━━━ Stored rows

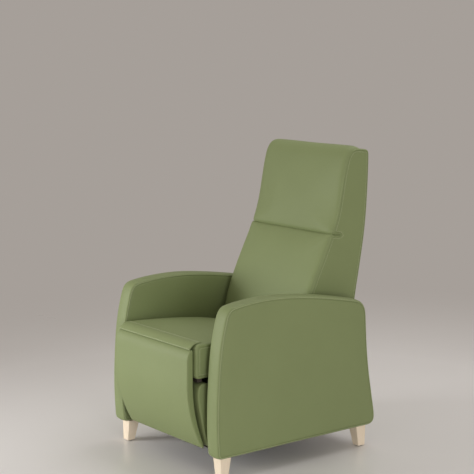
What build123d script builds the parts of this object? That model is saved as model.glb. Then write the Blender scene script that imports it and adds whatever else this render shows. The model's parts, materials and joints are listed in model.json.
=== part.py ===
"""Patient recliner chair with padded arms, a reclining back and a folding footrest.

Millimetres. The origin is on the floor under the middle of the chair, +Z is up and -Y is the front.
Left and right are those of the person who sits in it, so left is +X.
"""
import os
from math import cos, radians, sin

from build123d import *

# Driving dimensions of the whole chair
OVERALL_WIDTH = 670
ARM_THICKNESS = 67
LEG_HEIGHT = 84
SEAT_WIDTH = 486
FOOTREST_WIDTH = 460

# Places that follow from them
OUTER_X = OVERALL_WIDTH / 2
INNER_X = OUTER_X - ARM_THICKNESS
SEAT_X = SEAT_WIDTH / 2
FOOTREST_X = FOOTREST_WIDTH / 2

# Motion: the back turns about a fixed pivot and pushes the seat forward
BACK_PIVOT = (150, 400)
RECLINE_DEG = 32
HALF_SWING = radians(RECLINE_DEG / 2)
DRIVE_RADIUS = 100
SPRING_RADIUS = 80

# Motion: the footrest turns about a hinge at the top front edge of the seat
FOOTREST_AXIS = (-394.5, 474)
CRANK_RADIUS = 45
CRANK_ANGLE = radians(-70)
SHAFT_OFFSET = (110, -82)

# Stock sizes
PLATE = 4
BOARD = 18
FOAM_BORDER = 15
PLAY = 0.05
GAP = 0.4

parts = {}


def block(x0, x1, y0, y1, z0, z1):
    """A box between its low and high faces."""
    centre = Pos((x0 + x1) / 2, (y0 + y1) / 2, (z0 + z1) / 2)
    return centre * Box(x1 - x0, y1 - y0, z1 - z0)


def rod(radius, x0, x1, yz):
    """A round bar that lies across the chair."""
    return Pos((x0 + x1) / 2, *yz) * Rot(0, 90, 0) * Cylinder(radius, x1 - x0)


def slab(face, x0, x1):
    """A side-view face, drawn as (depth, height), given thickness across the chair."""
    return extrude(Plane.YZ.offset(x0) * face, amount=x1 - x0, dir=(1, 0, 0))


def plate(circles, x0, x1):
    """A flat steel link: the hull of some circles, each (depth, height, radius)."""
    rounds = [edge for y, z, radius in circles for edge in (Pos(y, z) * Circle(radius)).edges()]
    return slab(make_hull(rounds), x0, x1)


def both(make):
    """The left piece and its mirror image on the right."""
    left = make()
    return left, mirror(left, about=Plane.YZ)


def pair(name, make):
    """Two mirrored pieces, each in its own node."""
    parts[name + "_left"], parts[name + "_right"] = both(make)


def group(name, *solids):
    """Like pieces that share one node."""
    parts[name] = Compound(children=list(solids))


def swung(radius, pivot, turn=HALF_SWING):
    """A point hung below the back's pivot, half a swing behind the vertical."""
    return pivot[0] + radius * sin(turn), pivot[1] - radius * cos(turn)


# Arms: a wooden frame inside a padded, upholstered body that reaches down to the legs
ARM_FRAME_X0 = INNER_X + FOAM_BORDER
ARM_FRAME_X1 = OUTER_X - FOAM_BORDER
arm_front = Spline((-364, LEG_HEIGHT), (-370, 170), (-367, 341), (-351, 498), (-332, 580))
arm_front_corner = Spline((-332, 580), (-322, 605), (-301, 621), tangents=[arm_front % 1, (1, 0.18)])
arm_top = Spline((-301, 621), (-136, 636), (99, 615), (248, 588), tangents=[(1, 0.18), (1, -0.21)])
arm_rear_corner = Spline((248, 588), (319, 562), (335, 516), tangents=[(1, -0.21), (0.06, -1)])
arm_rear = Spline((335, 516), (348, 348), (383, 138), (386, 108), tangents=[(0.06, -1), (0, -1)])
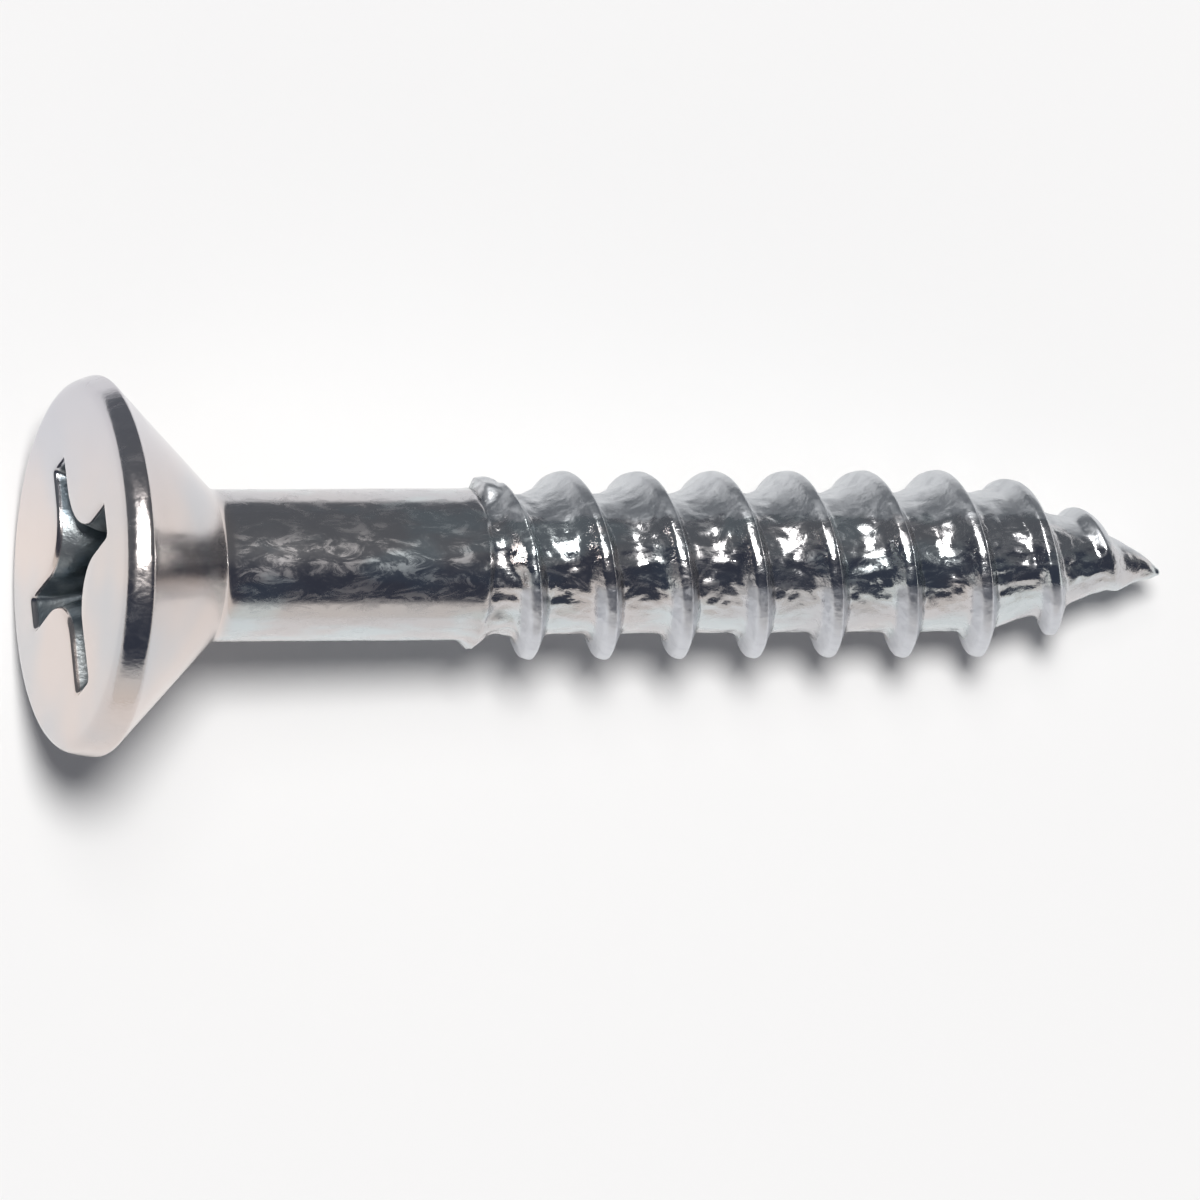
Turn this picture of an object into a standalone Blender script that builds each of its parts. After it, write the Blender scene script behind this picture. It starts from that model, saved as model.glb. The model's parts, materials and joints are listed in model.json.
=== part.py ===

━━━━━━

▶ What you will do
State how many lines of the material contain the string "this", with no other words.

▶ Reply
2